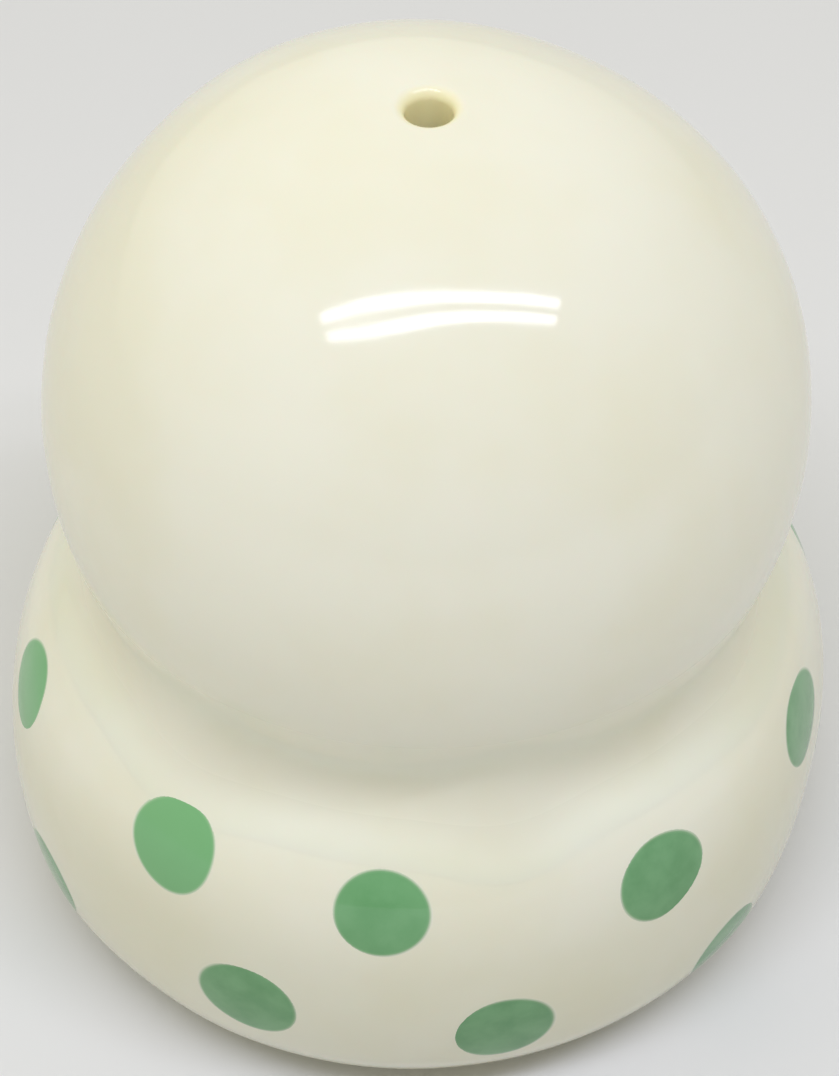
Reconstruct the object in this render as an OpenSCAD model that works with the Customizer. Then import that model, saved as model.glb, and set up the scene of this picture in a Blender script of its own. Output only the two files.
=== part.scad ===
// Ceramic flower frog: a hollow glazed ball with one stem hole at its crown,
// joined by a soft fillet to a fat collar that carries two rows of green dots.
// Z = 0 is the plane it stands on; the Z axis runs through the ball and the stem hole.

/* [Ball] */
// Outside diameter of the hollow ball
ball_d = 60; // [58:0.5:62]
// Wall thickness of the ball
ball_wall = 4.2; // [3.5:0.1:5]
// Height of the ball's centre above the table
ball_h = 48; // [47.5:0.1:48.5]
// Diameter of the stem hole at the crown
stem_hole_d = 4.2; // [3.5:0.1:6]
// Radius of the glazed lip round the stem hole
stem_lip_r = 0.8; // [0.4:0.1:1.2]
// Diameter of the drain hole at the bottom of the ball
drain_hole_d = 16; // [12:0.5:18]
// How much of the ball's bottom is trimmed flat round the drain hole
drain_flat = 1.8; // [1.8:0.1:2.4]

/* [Collar] */
// Outside diameter of the collar at its widest
collar_d = 70.9; // [70.5:0.1:71.5]
// Wall thickness of the hollow collar
collar_wall = 4; // [3.5:0.1:4.5]
// Radius of the collar's rounded shoulder
shoulder_r = 12; // [11:0.5:13]
// Radius of the bulging outer wall
bulge_r = 30.5; // [30:0.5:31]
// Radius of the tuck between the wall and the foot
tuck_r = 10.6; // [10.4:0.1:11]
// Height of the collar's widest point above the table
bulge_h = 13.4; // [13.2:0.1:13.6]
// Diameter of the opening in the collar's base
base_opening_d = 42; // [36:1:46]

/* [Seam] */
// Radius of the soft fillet of slip and glaze between ball and collar
seam_r = 5.5; // [4.5:0.5:7]

/* [Dots] */
// Diameter of one dot
dot_d = 7.8; // [6:0.1:8.5]
// Thickness of the colour layer that makes a dot
dot_depth = 0.4; // [0.3:0.1:0.8]

/* [Bung] */
// Radial clearance of the bung in the drain hole
bung_gap = 0.05; // [0.03:0.01:0.1]
// How far the bung's plug stands up from the ball's flat
bung_plug_h = 4.8; // [4:0.1:6]
// Diameter of the bung's flange
bung_flange_d = 19.6; // [18.6:0.1:20]
// Thickness of the bung's flange
bung_flange_t = 1.6; // [1.2:0.1:2]
// Diameter of the knob that the bung is pulled by
bung_knob_d = 6.4; // [5:0.1:8]
// Height of the pull knob below the flange
bung_knob_h = 3.6; // [3:0.1:4.5]

/* [Hidden] */

$fn = 180;
eps = 0.01;
reach = 100;                // longer than the object in any direction
arc_step = 6;               // angle between neighbouring points of a drawn arc

cream = [0.94, 0.92, 0.82];
seam_cream = [0.90, 0.86, 0.70];
dot_green = [0.42, 0.66, 0.44];
rubber_grey = [0.78, 0.77, 0.74];

lip_sink = 0.1;             // the lip's top lies this far below the ball's full height
seam_bite = 0.12;           // the fillet's circle cuts this far into ball and shoulder
cutter_play = 1;            // how far a dot's cutter sticks out of the surface
bung_round_r = 0.9;         // radius of the bung's rounded edges
knob_neck = 0.7;            // the knob's neck as a share of its radius
past_crest = 121;           // the shoulder's arc goes on to here, inside the ball

ball_r = ball_d / 2;
stem_hole_r = stem_hole_d / 2;
drain_hole_r = drain_hole_d / 2;
drain_z = ball_h - ball_r + drain_flat;

// The collar's outline is three arcs, each tangent to the next: shoulder, wall and tuck.
// A place on it is named by the direction that it faces, in degrees above the
// horizontal: shoulder_turn where shoulder and wall meet, and tuck_turn where wall
// and tuck meet.
shoulder_turn = 22;
tuck_turn = -10;
bulge_c = [collar_d / 2 - bulge_r, bulge_h];
shoulder_c = bulge_c + (bulge_r - shoulder_r) * facing(shoulder_turn);
tuck_c = bulge_c + (bulge_r - tuck_r) * facing(tuck_turn);
foot_turn = -asin(tuck_c[1] / tuck_r);

// Each dot is [azimuth, facing]: azimuth turns from the front (-Y) towards +X, and
// facing is the direction that the surface faces at its centre.
// The front ones are placed by hand and the rest follow at an even pitch.
upper_front = [[-75, 22], [-36, 24], [-5.5, 22.6], [35, 18], [72, 17]];
lower_front = [[-61, -8], [-23, -1], [11, -3], [48, -12]];
dots_in_row = 10;
upper_row = concat(upper_front, round_the_back(upper_front, 20));
lower_row = concat(lower_front, round_the_back(lower_front, -5));

// The dots that carry a row on from its last front dot round to its first.
function round_the_back(front, f) =
    let (last = front[len(front) - 1][0],
         gaps = dots_in_row - len(front) + 1,
         pitch = (front[0][0] + 360 - last) / gaps)
    [for (i = [1 : gaps - 1]) [last + i * pitch, f]];

function facing(a) = [cos(a), sin(a)];
function arc(centre, r, from, to) =
    let (n = max(2, ceil(abs(to - from) / arc_step)))
    [for (i = [0 : n]) centre + r * facing(from + (to - from) * i / n)];

// The collar's outline moved inwards by t, from inside the ball down to facing last.
function outline(t, last) = concat(
    arc(shoulder_c, shoulder_r - t, past_crest, shoulder_turn),
    arc(bulge_c, bulge_r - t, shoulder_turn, tuck_turn),
    arc(tuck_c, tuck_r - t, tuck_turn, last));
function backwards(points) = [for (i = [len(points) - 1 : -1 : 0]) points[i]];

// A solid of revolution with the collar's outer surface moved inwards by t.
module collar_core(t) {
    points = outline(t, foot_turn);
    rotate_extrude()
        polygon(concat(points, [[0, t], [0, points[0][1]]]));
}

// The collar's wall and foot in section: both of its faces end on the ball.
module collar_section() {
    inner = backwards(outline(collar_wall, -90));
    base = [[base_opening_d / 2, 0], [base_opening_d / 2, inner[0][1]]];
    difference() {
        polygon(concat(outline(0, foot_turn), base, inner));
        translate([0, ball_h])
            circle(r = ball_r);
    }
}

// The place and the direction of one dot on the collar's outer surface.
function arc_centre(f) = f > shoulder_turn ? shoulder_c : f > tuck_turn ? bulge_c : tuck_c;
function arc_radius(f) = f > shoulder_turn ? shoulder_r : f > tuck_turn ? bulge_r : tuck_r;

module dot_cutters(row) {
    for (d = row) {
        at = arc_centre(d[1]) + arc_radius(d[1]) * facing(d[1]);
        rotate([0, 0, d[0] - 90])
            translate([at[0], 0, at[1]])
                rotate([0, 90 - d[1], 0])
                    cylinder(d = dot_d, h = 2 * (dot_depth + cutter_play), center = true);
    }
}

module dots(row) {
    difference() {
        intersection() {
            collar_core(0);
            dot_cutters(row);
        }
        collar_core(dot_depth);
    }
}

// The hollow ball, with its stem hole, its rounded lip and its drain hole.
module ball_shell() {
    lip_c = [stem_hole_r + stem_lip_r, ball_h + ball_r - stem_lip_r - lip_sink];
    color(cream)
        rotate_extrude()
            difference() {
                translate([0, ball_h])
                    circle(r = ball_r);
                translate([0, ball_h])
                    circle(r = ball_r - ball_wall);
                translate([-reach, -reach])
                    square([reach, 2 * reach]);
                translate([-eps, ball_h])
                    square([stem_hole_r + eps, reach]);
                difference() {
                    translate([0, lip_c[1]])
                        square([lip_c[0], 2 * stem_lip_r]);
                    translate(lip_c)
                        circle(r = stem_lip_r);
                }
                translate([-eps, 0])
                    square([reach, drain_z]);
                translate([-eps, 0])
                    square([drain_hole_r + eps, ball_h]);
            }
}

// The hollow collar: the ball sits in its mouth and it stands on its foot.
module collar_ring() {
    color(cream)
        difference() {
            rotate_extrude()
                collar_section();
            difference() {
                union() {
                    dot_cutters(upper_row);
                    dot_cutters(lower_row);
                }
                collar_core(dot_depth);
            }
        }
}

// The ring of slip and glaze that fills the valley between ball and collar.
module seam_fillet() {
    to_shoulder = shoulder_c - [0, ball_h];
    span = norm(to_shoulder);
    from_ball = ball_r + seam_r - seam_bite;
    from_shoulder = shoulder_r + seam_r - seam_bite;
    along = (span * span + from_ball * from_ball - from_shoulder * from_shoulder) / (2 * span);
    aside = sqrt(from_ball * from_ball - along * along);
    u = to_shoulder / span;
    seam_c = [0, ball_h] + along * u + aside * [-u[1], u[0]];
    color(seam_cream)
        rotate_extrude()
            difference() {
                polygon([[0, ball_h], shoulder_c, seam_c]);
                translate([0, ball_h])
                    circle(r = ball_r);
                translate(shoulder_c)
                    circle(r = shoulder_r);
                translate(seam_c)
                    circle(r = seam_r);
            }
}

module upper_dots() {
    color(dot_green)
        dots(upper_row);
}

module lower_dots() {
    color(dot_green)
        dots(lower_row);
}

// The soft bung that closes the drain hole, drawn pushed home.
module base_bung() {
    plug_r = drain_hole_r - bung_gap;
    flange_r = bung_flange_d / 2;
    knob_r = bung_knob_d / 2;
    round_r = bung_round_r;
    plug_top = drain_z + bung_plug_h;
    flange_foot = drain_z - bung_flange_t;
    knob_foot = flange_foot - bung_knob_h;
    color(rubber_grey)
        rotate_extrude()
            polygon(concat(
                [[0, plug_top]],
                arc([plug_r - round_r, plug_top - round_r], round_r, 90, 0),
                [[plug_r, drain_z], [flange_r, drain_z]],
                arc([flange_r - round_r, flange_foot + round_r], round_r, 0, -90),
                [[knob_r * knob_neck, flange_foot]],
                arc([knob_r - round_r, knob_foot + round_r], round_r, 0, -90),
                [[0, knob_foot]]));
}

ball_shell();
collar_ring();
seam_fillet();
upper_dots();
lower_dots();
base_bung();
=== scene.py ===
"""Looks of a glazed ceramic flower frog: a hollow ball in a fat collar with green dots.

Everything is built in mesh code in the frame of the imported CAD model: metres, +Z up,
the table at Z = 0. Azimuth turns from the front (-Y) towards +X, and facing is the
direction that an outline faces, as an angle above the horizontal.
"""
import math

import bmesh
import bpy
import numpy as np
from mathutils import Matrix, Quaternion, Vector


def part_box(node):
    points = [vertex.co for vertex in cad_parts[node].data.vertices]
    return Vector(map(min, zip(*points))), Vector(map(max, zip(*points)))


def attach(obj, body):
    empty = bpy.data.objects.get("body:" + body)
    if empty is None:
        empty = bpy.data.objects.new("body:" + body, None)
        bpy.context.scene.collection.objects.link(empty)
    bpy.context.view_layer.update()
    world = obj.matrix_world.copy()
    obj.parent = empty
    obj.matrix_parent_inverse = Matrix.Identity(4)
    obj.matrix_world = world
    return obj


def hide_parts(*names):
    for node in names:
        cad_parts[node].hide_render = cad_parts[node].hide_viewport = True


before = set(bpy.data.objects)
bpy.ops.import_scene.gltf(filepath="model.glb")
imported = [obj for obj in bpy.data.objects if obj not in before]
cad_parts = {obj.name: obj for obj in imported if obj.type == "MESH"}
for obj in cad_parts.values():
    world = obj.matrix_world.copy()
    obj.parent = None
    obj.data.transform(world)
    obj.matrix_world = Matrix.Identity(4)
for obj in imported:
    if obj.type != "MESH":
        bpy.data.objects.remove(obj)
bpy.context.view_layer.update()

# ---------------------------------------------------------------- sizes
MM = 0.001
AROUND = 384                     # points round each ring
SAME_PLACE = 1e-7                # points closer than this are one, in metres

ball_low, ball_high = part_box("ball_shell")
collar_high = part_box("collar_ring")[1]
bung_low, bung_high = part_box("base_bung")

LIP_SINK = 0.1 * MM              # the stem hole's lip lies this far below the ball's pole
BALL_R = ball_high.x
BALL_Z = ball_high.z - BALL_R + LIP_SINK
BALL_WALL = 4.2 * MM
STEM_R = 1.75 * MM
LIP_R = 0.9 * MM
DRAIN_R = 8 * MM
DRAIN_Z = ball_low.z
DRAIN_EDGE_R = 0.5 * MM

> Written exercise
Quote only the lines running from the line that holds "obj.parent = empty" to the line that holds "imported = [obj", both ends included.

> Solved problem
    obj.parent = empty
    obj.matrix_parent_inverse = Matrix.Identity(4)
    obj.matrix_world = world
    return obj


def hide_parts(*names):
    for node in names:
        cad_parts[node].hide_render = cad_parts[node].hide_viewport = True


before = set(bpy.data.objects)
bpy.ops.import_scene.gltf(filepath="model.glb")
imported = [obj for obj in bpy.data.objects if obj not in before]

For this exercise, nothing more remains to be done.